[START OF DATA BLOCK]

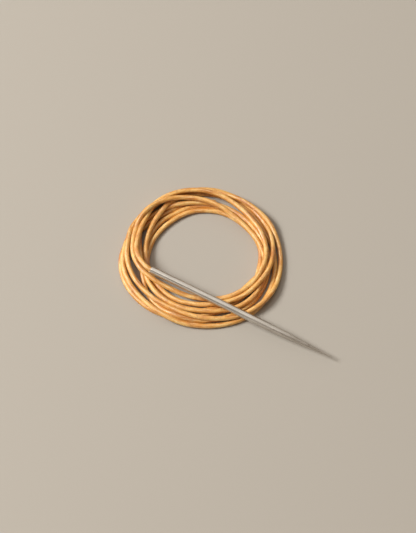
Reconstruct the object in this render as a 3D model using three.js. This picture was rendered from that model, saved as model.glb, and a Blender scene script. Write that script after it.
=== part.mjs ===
import * as THREE from "three";

// A leather lacing needle on its cord. Millimetres, +Z up.
// z = 0 is the surface that the coil lies on. Seen from above, +X runs along the needle towards its point,
// and the origin is on the coil's flat underside, below the place where the needle balances on the coil.

const degrees = Math.PI / 180;

// Needle: a turned steel rod with a threaded socket in its butt and a long tapered point.
const needleLength = 54;
const needleRadius = 1.0;
const rimRadius = 0.96;
const rimChamfer = 0.08;
const buttTaperLength = 6;
const pointLength = 20;
const pointRadius = 0.2;
const pointFullness = 1.3;
const pointSteps = 12;
const socketRadius = 0.76;
const socketDepth = 8;
const socketConeDepth = 0.45;
const needleSides = 32;

// The needle leans on the coil with its butt a little higher than its point.
const needleTilt = 3 * degrees;
const socketMouth = new THREE.Vector3(-25, 0, 4.9);

// Cord: round leather, pared down where it screws into the socket.
const cordRadius = 0.675;
const cordEndRadius = 0.66;
const cordEndLength = 6;
const cordEndNose = 0.5;
const cordSides = 8;
const cordEndSides = 20;
const gap = 0.3;

// Where the cord is not coiled: from the socket mouth over the inner turns and down onto the coil.
const leadPoints = [
  [-26.6, 0.25, 4.93],
  [-28.1, 0.9, 4.8],
  [-29.5, 1.85, 4.55],
  [-30.7, 2.95, 4.25],
  [-31.8, 4.3, 3.9],
  [-32.7, 5.8, 3.6],
  [-33.4, 7.5, 3.4],
  [-33.9, 9.3, 3.32],
  [-34.2, 11.2, 3.3],
];
const leadStep = 2 * (2 * cordRadius);

// Coil: one solid with the outer shape of the wound turns.
const coilCentre = new THREE.Vector3(-15.3, 11.0, 0);
const coilInnerRadius = 13.0;
const coilOuterRadius = 21.5;
const coilHeight = 2.3;
const coilFootRadius = 0.7;
const coilShoulderWidth = 3.0;
const coilShoulderHeight = 1.5;
const coilSides = 72;
const cornerSteps = 4;

const steel = { color: 0xb9b5ae, roughness: 0.32, metalness: 1.0 };
const leather = { color: 0xdf9a4f, roughness: 0.72, metalness: 0.0 };

function namedMesh(name, geometry, finish) {
  const mesh = new THREE.Mesh(geometry, new THREE.MeshStandardMaterial(finish));
  mesh.name = name;
  return mesh;
}

// The needle's outline from the bottom of its socket, out of the mouth and along the outside to the point.
// x is the distance from its axis and y the distance from its butt.
function needleProfile() {
  const points = [
    new THREE.Vector2(0, socketDepth + socketConeDepth),
    new THREE.Vector2(socketRadius, socketDepth),
    new THREE.Vector2(socketRadius, rimChamfer),
    new THREE.Vector2(socketRadius + rimChamfer, 0),
    new THREE.Vector2(rimRadius - rimChamfer / 2, 0),
    new THREE.Vector2(rimRadius, rimChamfer),
    new THREE.Vector2(needleRadius, buttTaperLength),
  ];
  const pointStart = needleLength - pointLength;
  const roundStart = needleLength - pointRadius;
  for (let i = 0; i <= pointSteps; i += 1) {
    const along = i / pointSteps;
    const share = Math.max(Math.cos((along * Math.PI) / 2), 0) ** pointFullness;
    const radius = pointRadius + (needleRadius - pointRadius) * share;
    points.push(new THREE.Vector2(radius, pointStart + along * (roundStart - pointStart)));
  }
  for (let i = 1; i < cornerSteps; i += 1) {
    const turn = ((i / cornerSteps) * Math.PI) / 2;
    points.push(
      new THREE.Vector2(pointRadius * Math.cos(turn), roundStart + pointRadius * Math.sin(turn)),
    );
  }
  points.push(new THREE.Vector2(0, needleLength));
  return points;
}

// The cord's pared end, with its flat face at the socket mouth and a short nose inside.
function cordEndProfile() {
  return [
    new THREE.Vector2(0, 0),
    new THREE.Vector2(cordEndRadius, 0),
    new THREE.Vector2(cordEndRadius, cordEndLength - cordEndNose),
    new THREE.Vector2(cordEndRadius - cordEndNose, cordEndLength),
    new THREE.Vector2(0, cordEndLength),
  ];
}

// A quarter of an ellipse between two corners of the coil's section.
function addCorner(points, centreX, centreY, halfWidth, halfHeight, startTurn) {
  for (let i = 0; i <= cornerSteps; i += 1) {
    const turn = startTurn + ((i / cornerSteps) * Math.PI) / 2;
    points.push(
      new THREE.Vector2(
        centreX + halfWidth * Math.cos(turn),
        centreY + halfHeight * Math.sin(turn),
      ),
    );
  }
}

// The coil's section: flat underneath and on top, with rounded feet and wide rounded shoulders.
function coilProfile() {
  const points = [];
  const outerFootX = coilOuterRadius - coilFootRadius;
  const innerFootX = coilInnerRadius + coilFootRadius;
  const outerShoulderX = coilOuterRadius - coilShoulderWidth;
  const innerShoulderX = coilInnerRadius + coilShoulderWidth;
  const shoulderY = coilHeight - coilShoulderHeight;
  addCorner(points, outerFootX, coilFootRadius, coilFootRadius, coilFootRadius, -Math.PI / 2);
  addCorner(points, outerShoulderX, shoulderY, coilShoulderWidth, coilShoulderHeight, 0);
  addCorner(points, innerShoulderX, shoulderY, coilShoulderWidth, coilShoulderHeight, Math.PI / 2);
  addCorner(points, innerFootX, coilFootRadius, coilFootRadius, coilFootRadius, Math.PI);
  points.push(points[0].clone());
  return points;
}

function cordSection() {
  const section = new THREE.Shape();
  for (let i = 0; i < cordSides; i += 1) {
    const turn = (i / cordSides) * 2 * Math.PI;
    const x = cordRadius * Math.cos(turn);
    const y = cordRadius * Math.sin(turn);
    if (i === 0) {
      section.moveTo(x, y);
    } else {
      section.lineTo(x, y);
    }
  }
  section.closePath();
  return section;
}

// The lead starts a gap away from the socket mouth, in line with the needle.
function leadPath() {
  const backwards = new THREE.Vector3(-Math.cos(needleTilt), 0, Math.sin(needleTilt));
  const start = socketMouth.clone().addScaledVector(backwards, gap);
  return new THREE.CatmullRomCurve3([start, ...leadPoints.map((p) => new THREE.Vector3(...p))]);
}

// A group whose +Y axis is the needle's axis, with its origin at the centre of the socket mouth.
function needleFrame() {
  const lean = new THREE.Group();
  lean.position.copy(socketMouth);
  lean.rotation.y = needleTilt;
  const along = new THREE.Group();
  along.rotation.z = -Math.PI / 2;
  lean.add(along);
  return { lean, along };
}

function buildNeedle() {
  return namedMesh("needle", new THREE.LatheGeometry(needleProfile(), needleSides), steel);
}

function buildCordEnd() {
  return namedMesh("cord_end", new THREE.LatheGeometry(cordEndProfile(), cordEndSides), leather);
}

function buildCordLead() {
  const path = leadPath();
  const geometry = new THREE.ExtrudeGeometry(cordSection(), {
    steps: Math.round(path.getLength() / leadStep),
    extrudePath: path,
  });
  return namedMesh("cord_lead", geometry, leather);
}

function buildCordCoil() {
  const mesh = namedMesh("cord_coil", new THREE.LatheGeometry(coilProfile(), coilSides), leather);
  mesh.rotation.x = Math.PI / 2;
  mesh.position.copy(coilCentre);
  return mesh;
}

const lacingNeedle = new THREE.Group();
const { lean, along } = needleFrame();
along.add(buildNeedle());
along.add(buildCordEnd());
lacingNeedle.add(lean);
lacingNeedle.add(buildCordLead());
lacingNeedle.add(buildCordCoil());

export default lacingNeedle;
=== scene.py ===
import math

import bpy
import numpy as np
from mathutils import Matrix, Vector


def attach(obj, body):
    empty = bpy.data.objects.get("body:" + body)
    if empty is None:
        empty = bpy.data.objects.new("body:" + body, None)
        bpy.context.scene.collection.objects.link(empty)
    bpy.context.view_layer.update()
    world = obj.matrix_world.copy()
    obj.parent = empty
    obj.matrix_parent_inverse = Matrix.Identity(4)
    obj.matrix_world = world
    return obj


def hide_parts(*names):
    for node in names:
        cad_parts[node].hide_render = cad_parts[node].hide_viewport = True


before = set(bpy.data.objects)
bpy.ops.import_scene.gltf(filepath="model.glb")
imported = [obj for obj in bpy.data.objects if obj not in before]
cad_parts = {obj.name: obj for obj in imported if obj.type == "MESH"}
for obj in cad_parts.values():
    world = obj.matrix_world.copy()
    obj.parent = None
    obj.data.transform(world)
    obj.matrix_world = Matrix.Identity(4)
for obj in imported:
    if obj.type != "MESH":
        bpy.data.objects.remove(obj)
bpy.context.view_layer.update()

# A lacing needle that is screwed onto the end of a coiled leather cord. Everything is in metres, in the
# CAD frame: z = 0 is the surface that the coil lies on, and the needle lies in the plane y = 0 and points
# towards +x.
MM = 0.001
TINY = 1e-12

# Needle.
NEEDLE_LENGTH = 54 * MM
NEEDLE_RADIUS = 1.0 * MM
RIM_RADIUS = 0.96 * MM
RIM_ROUND = 0.06 * MM
BUTT_TAPER = 6 * MM
POINT_LENGTH = 20 * MM
POINT_RADIUS = 0.2 * MM
POINT_FULLNESS = 1.3
NEEDLE_TILT = math.radians(3)
SOCKET_MOUTH = np.array([-25.0, 0.0, 4.9]) * MM
NEEDLE_AXIS = np.array([math.cos(NEEDLE_TILT), 0.0, -math.sin(NEEDLE_TILT)])

# Socket and its thread, whose height fades out over the run-in at the mouth.
SOCKET_RADIUS = 0.745 * MM
SOCKET_DEPTH = 8 * MM
SOCKET_CONE = 0.45 * MM
THREAD_PITCH = 0.5 * MM
THREAD_HEIGHT = 0.035 * MM
THREAD_RUN_IN = 1.5 * THREAD_PITCH

# Cord.
CORD_RADIUS = 0.675 * MM
CORD_DIAMETER = 2 * CORD_RADIUS
CORD_END_RADIUS = 0.64 * MM
CORD_END_LENGTH = 6 * MM
CORD_END_THREAD = 0.02 * MM
CORD_END_NOSE = 0.5 * MM
PARED_LENGTH = 1.2 * MM

# The cord from the socket mouth over the inner turns and down onto the coil, the same points as in the
# CAD.
LEAD_POINTS = np.array([
    [-26.6, 0.25, 4.93],
    [-28.1, 0.9, 4.8],
    [-29.5, 1.85, 4.55],
    [-30.7, 2.95, 4.25],
    [-31.8, 4.3, 3.9],
    [-32.7, 5.8, 3.6],
    [-33.4, 7.5, 3.4],
    [-33.9, 9.3, 3.32],
]) * MM

# Coil: how far each turn lies from the coil's centre at eight places round it, from the needle's turn to
# the last one, and then at the places that lead to the free end. The first place is at START_ANGLE, and the
# others follow clockwise, seen from above.
COIL_CENTRE = np.array([-14.65, 10.87]) * MM
START_ANGLE = math.radians(206.8)
PLACES = 8
TURNS = np.array([
    [17.9, 20.8, 20.1, 17.5, 17.2, 14.7, 12.3, 13.1],
    [19.2, 20.6, 17.1, 14.7, 17.0, 18.0, 16.0, 16.6],
    [17.1, 21.0, 20.5, 20.6, 21.2, 20.9, 18.1, 18.2],
    [21.1, 21.5, 21.1, 20.4, 18.9, 16.0, 13.9, 14.9],
    [15.8, 17.8, 20.6, 19.1, 19.6, 20.9, 19.9, 20.4],
    [22.2, 19.0, 16.8, 16.4, 17.6, 18.6, 18.4, 18.9],
    [16.4, 16.6, 16.9, 16.5, 17.4, 14.2, 15.6, 15.9],
    [16.0, 14.7, 15.5, 15.2, 16.4, 15.4, 16.8, 20.8],
]) * MM
FREE_END = np.array([22.7, 18.3, 17.0, 16.8]) * MM

CORD_BODY = "cord"
NEEDLE_BODY = "needle"


# ---------------------------------------------------------------- camera and light

CAMERA_AZIMUTH = math.radians(26.8)
CAMERA_ELEVATION = math.radians(65)
CAMERA_DISTANCE = 0.518
CAMERA_LENS = 128.3
CAMERA_TARGET = Vector((-0.01272, 0.00977, 0.0))
RIGHT = Vector((math.cos(CAMERA_AZIMUTH), math.sin(CAMERA_AZIMUTH), 0.0))
AWAY = Vector((-math.sin(CAMERA_AZIMUTH), math.cos(CAMERA_AZIMUTH), 0.0))
UP = Vector((0.0, 0.0, 1.0))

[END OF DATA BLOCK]

Word for word, quote the lines of the material from the first line through the line with "const leadStep = 2 * (2 * cordRadius);", both ends included.

## RESPONSE TO THE TASK:
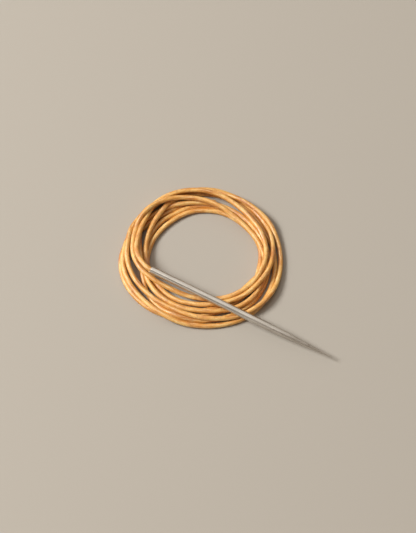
Reconstruct the object in this render as a 3D model using three.js. This picture was rendered from that model, saved as model.glb, and a Blender scene script. Write that script after it.
=== part.mjs ===
import * as THREE from "three";

// A leather lacing needle on its cord. Millimetres, +Z up.
// z = 0 is the surface that the coil lies on. Seen from above, +X runs along the needle towards its point,
// and the origin is on the coil's flat underside, below the place where the needle balances on the coil.

const degrees = Math.PI / 180;

// Needle: a turned steel rod with a threaded socket in its butt and a long tapered point.
const needleLength = 54;
const needleRadius = 1.0;
const rimRadius = 0.96;
const rimChamfer = 0.08;
const buttTaperLength = 6;
const pointLength = 20;
const pointRadius = 0.2;
const pointFullness = 1.3;
const pointSteps = 12;
const socketRadius = 0.76;
const socketDepth = 8;
const socketConeDepth = 0.45;
const needleSides = 32;

// The needle leans on the coil with its butt a little higher than its point.
const needleTilt = 3 * degrees;
const socketMouth = new THREE.Vector3(-25, 0, 4.9);

// Cord: round leather, pared down where it screws into the socket.
const cordRadius = 0.675;
const cordEndRadius = 0.66;
const cordEndLength = 6;
const cordEndNose = 0.5;
const cordSides = 8;
const cordEndSides = 20;
const gap = 0.3;

// Where the cord is not coiled: from the socket mouth over the inner turns and down onto the coil.
const leadPoints = [
  [-26.6, 0.25, 4.93],
  [-28.1, 0.9, 4.8],
  [-29.5, 1.85, 4.55],
  [-30.7, 2.95, 4.25],
  [-31.8, 4.3, 3.9],
  [-32.7, 5.8, 3.6],
  [-33.4, 7.5, 3.4],
  [-33.9, 9.3, 3.32],
  [-34.2, 11.2, 3.3],
];
const leadStep = 2 * (2 * cordRadius);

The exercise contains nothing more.